** START OF Recorded data **

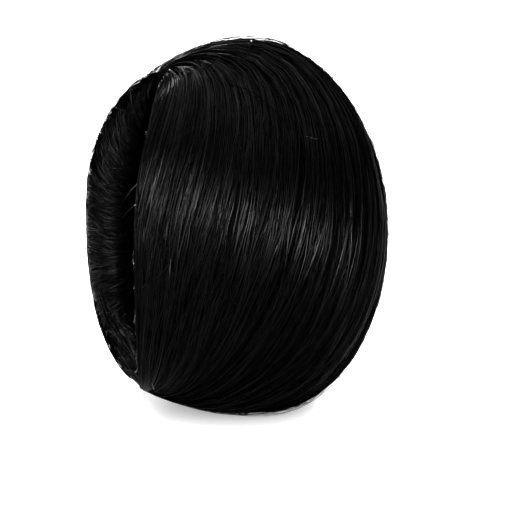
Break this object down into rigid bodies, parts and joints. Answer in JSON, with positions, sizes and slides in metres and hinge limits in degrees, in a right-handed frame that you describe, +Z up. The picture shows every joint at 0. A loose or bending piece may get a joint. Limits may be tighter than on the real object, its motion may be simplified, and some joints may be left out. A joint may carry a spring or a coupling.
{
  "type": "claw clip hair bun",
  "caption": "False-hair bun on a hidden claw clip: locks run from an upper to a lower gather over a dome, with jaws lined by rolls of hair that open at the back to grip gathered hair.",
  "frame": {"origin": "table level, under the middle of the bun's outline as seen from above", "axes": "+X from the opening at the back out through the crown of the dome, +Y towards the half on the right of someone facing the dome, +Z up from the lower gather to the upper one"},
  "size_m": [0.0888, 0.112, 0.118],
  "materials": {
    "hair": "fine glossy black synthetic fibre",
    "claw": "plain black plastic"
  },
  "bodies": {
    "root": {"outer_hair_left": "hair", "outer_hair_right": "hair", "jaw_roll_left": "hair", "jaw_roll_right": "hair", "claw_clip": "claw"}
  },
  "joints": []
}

** END OF Recorded data **

Copy out the full listing exactly.

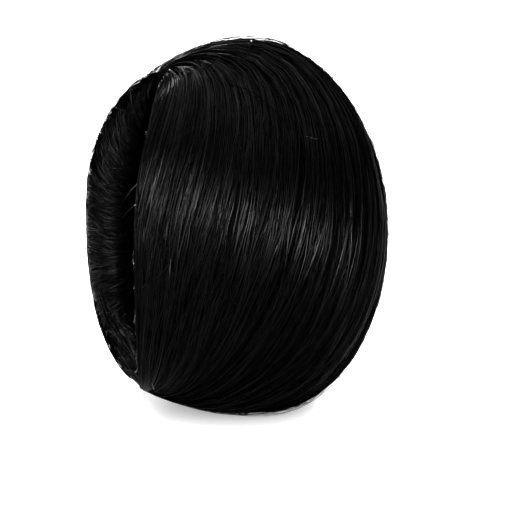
Break this object down into rigid bodies, parts and joints. Answer in JSON, with positions, sizes and slides in metres and hinge limits in degrees, in a right-handed frame that you describe, +Z up. The picture shows every joint at 0. A loose or bending piece may get a joint. Limits may be tighter than on the real object, its motion may be simplified, and some joints may be left out. A joint may carry a spring or a coupling.
{
  "type": "claw clip hair bun",
  "caption": "False-hair bun on a hidden claw clip: locks run from an upper to a lower gather over a dome, with jaws lined by rolls of hair that open at the back to grip gathered hair.",
  "frame": {"origin": "table level, under the middle of the bun's outline as seen from above", "axes": "+X from the opening at the back out through the crown of the dome, +Y towards the half on the right of someone facing the dome, +Z up from the lower gather to the upper one"},
  "size_m": [0.0888, 0.112, 0.118],
  "materials": {
    "hair": "fine glossy black synthetic fibre",
    "claw": "plain black plastic"
  },
  "bodies": {
    "root": {"outer_hair_left": "hair", "outer_hair_right": "hair", "jaw_roll_left": "hair", "jaw_roll_right": "hair", "claw_clip": "claw"}
  },
  "joints": []
}